Il nuovo spettacolo di Daniel Ezralow WHY_be extraordinary when you can be yourself in scena al Teatro Verdi di Firenze, 11-13 gennaio.
Il sipario è aperto. Su uno schermo vengono proiettate immagini del backstage in diretta. I ballerini si scaldano, finiscono di truccarsi ed infine spariscono: sono pronti dietro le quinte. Ma prima di vederli in carne ed ossa, lo schermo ci propone altre immagini, non più dai camerini, ma quasi pubblicitarie: i volti dei ballerini che cantano in playback una canzone dei Beatles, i loro corpi che si muovono caleidoscopici, a rammentare il legame di Ezralow con i Momix. Le immagini si trasformano in schemi che vogliono presentare la società contemporanea, fatta di regole, formule, equazioni che scandiscono la vita di individui, identificati, ormai, quasi esclusivamente dalla loro professione, dalla condizione economica, dal modo di vestire. Siamo tutti "replicanti" - dicono le didascalie - che ripetono, senza anima e con fare robotico, azioni prestabilite. Lo straordinario diventa quotidiano, tutti dobbiamo essere supereroi instancabili, il tempo è denaro: bisogna correre, correre, correre.

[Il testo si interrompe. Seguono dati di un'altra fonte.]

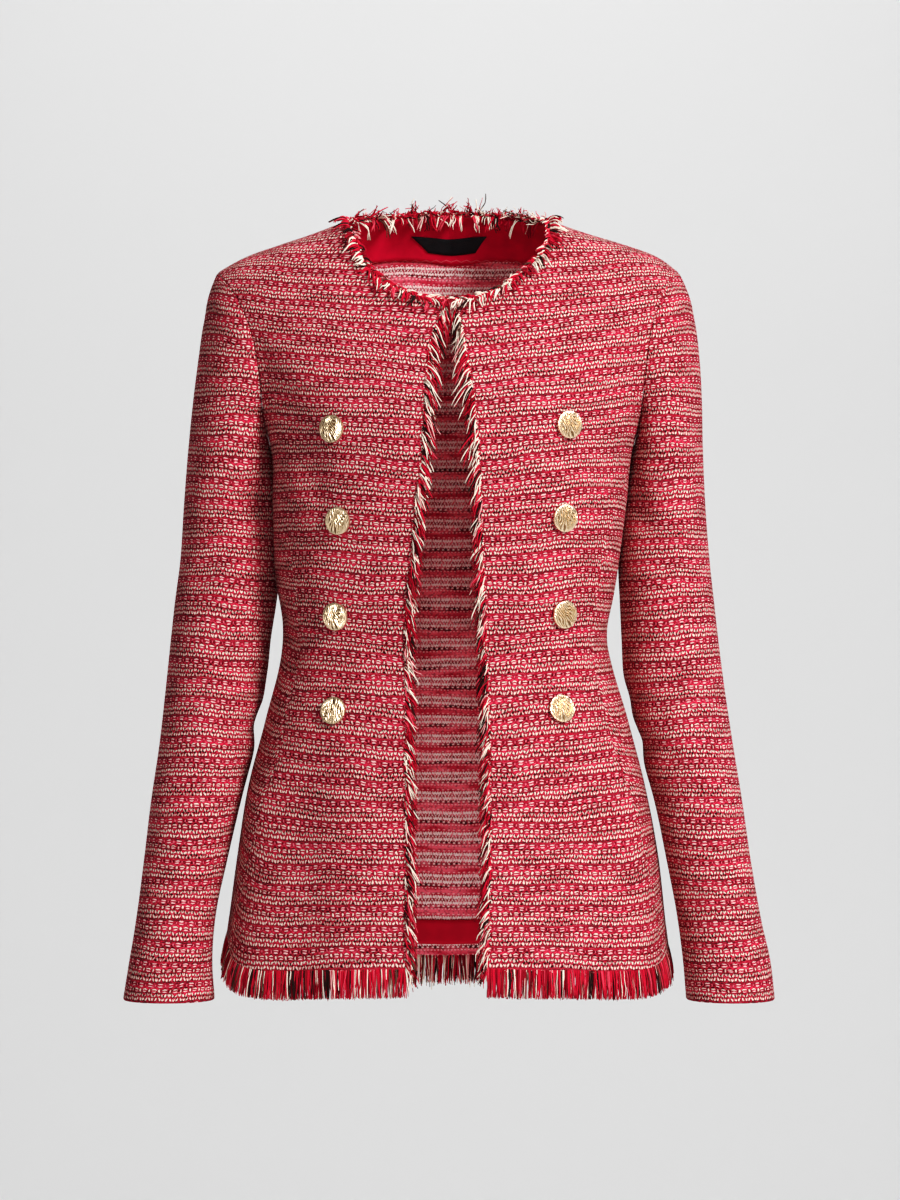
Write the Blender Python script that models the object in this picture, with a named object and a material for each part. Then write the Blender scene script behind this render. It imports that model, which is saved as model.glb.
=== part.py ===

E se invece provassimo a recuperare la nostra essenza? Quella semplicità che ci rende unici, quell'identità che è fatta di gesti improduttivi, ma necessari? Se cercassimo per una volta di essere soltanto noi stessi? Questo il concept che dà vita all'ultimo spettacolo di Daniel Ezralow fatto di corpi in movimento, musica - che spazia dai Beatles a Ludovico Einaudi, gli U2, Alanis Morisette e David Lang -, immagini e video. Una produzione multimediale che cerca di scuotere lo spettatore e avvolgerlo in un vortice di energia ed entusiasmo.
I ballerini, vestiti da manager, avvocati e donne in carriera, corrono e saltano freneticamente, senza tregua, instancabili. Ma il ruolo comincia a stargli stretto ed ecco un primo tentativo di liberazione, di emancipazione da quell'identità che il mondo frenetico ha imposto loro. Ogni ballerino si sdoppia e trova davanti a sé un altro se stesso: inizia allora a spogliarlo degli abiti da lavoro, per liberare quello spirito nudo che troppo a lungo è rimasto come intrappolato in una busta di plastica (situazione che ricorre in un'altra scena dello spettacolo). Il ballerino adesso può correre serenamente, libero dal suo ruolo e dalla sua apparenza, tornando ad essere semplicemente un corpo. Dialoga col suo spirito, che bianco fluttua intorno a lui, e finalmente può toccarlo, entrare in comunione con esso.
Uno spettacolo che punta su un'idea, sull'energia, la semplicità dei movimenti - in contrapposizione alla tendenza della danza contemporanea a cercare a tutti i costi l'esotico, l'inconsueto - sulla multimedialità e le più moderne tecnologie scenografiche. Una produzione insolita e sorprendente, tipicamente in stile Ezralow.